Somehow the subject of his capture (I use the term loosely) had been brought up when they got in the car. The kids faced me at the height of my passion about the news of Dorner being cornered in the local mountains. Earlier in the day I had fully supported shooting that bastard on sight, then immediately recanted my angry outburst. Later in my car, I reiterated my opinion (sans shooting the bastard bit) including a rant that every citizen has a right to trial, and even though there might be irrefutable evidence that someone IS guilty—even by their own speech or writing—until a jury of peers finds through evidence that a person is guilty, they are to be presumed innocent. I even cited the Skokie vs. Neo Nazis in the 70s (at the moment I cannot for the life of me recall how I managed to unfurl THAT bit of high-school history into the subject of apprehending a cop-killer). On and on I went, making sure my kids understood that as Americans they have inalienable rights set up by our Constitution. That even though our system seems to totally suck at this time and corruption and greed is everywhere, I still believe in our Constitutional Rights! Even getting to my parent's house 20 minutes later wasn't going to stop me (much as it has not stopped me here). I simply entered their home and recapitulated my viewpoint including spit, arm/hand gestures, and vigorous head nodding and/or shaking. I stood up and sat down alternately, depending on how loud my current point was getting.

Just kidding. I don't remember spitting. And, truth be told, that was a REALLY extreme example. Um...moving on...

And so it is that in my car, on the way to or from home (or other destinations), we have discussed bullies at school, seeing past people's appearances and (sometimes odd) behaviors, spirituality, God, prayer, the value of good education, history, government, sex, drug and alcohol use and abuse, the power of making good choices, the despair of making bad choices, how NOT to behave in lines at grocery stores ( was my own bad behavior I used as an example), oh it goes on and on. Except for Math. Math scares me almost as much as politicians.

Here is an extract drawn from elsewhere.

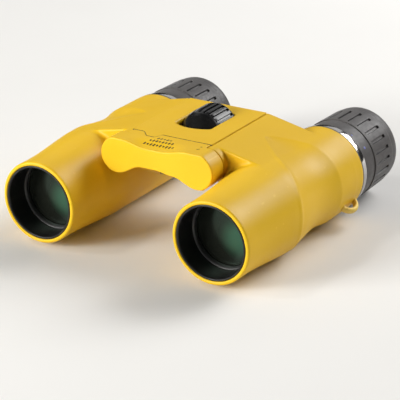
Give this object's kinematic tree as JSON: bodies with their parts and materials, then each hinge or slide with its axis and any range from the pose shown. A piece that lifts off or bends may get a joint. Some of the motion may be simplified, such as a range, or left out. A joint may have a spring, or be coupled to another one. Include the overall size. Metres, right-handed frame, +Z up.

Although I can almost feel my kid's eyes roll in their heads, they actually do listen. I get them to chime in, when  I remember children most engage in what their parents are saying when they are actually involved in what is being said. Sometimes I forget. Sometimes my passion takes over. Because I was teased in school...I was the weird one. I made bad choices growing up. And I found serenity and comfort in prayer and God...

And so, with my little imported, four-door podium on wheels I have found a place where I can take a few moments to have conversations about subjects I have had much experience with, some I simply have opinion about, but all are discussed with hope that my children won't make my mistakes. I can lecture, I can prepare them (and myself), and I can act in ways that back my talk (actions are ultimately louder than words, right?) BUT I also have to realize that they will grow up making their own mistakes AND good choices and someday they will have their own cars in which they will find freedom and a LOT of time to think from Point A to Point B. 

I hope sometimes—occasionally—when they are alone and thinking through a problem, maybe in their car they will remember a passionate oration (or even a simple word) that will help give them clarity. Maybe they will carry on the tradition of Car Lecturing. And hopefully laugh a little when they realize, "Holy shnikeys, I'm just like my mother!!!"

Awwww....passing the Mommy Car Hat's going to be wonderful.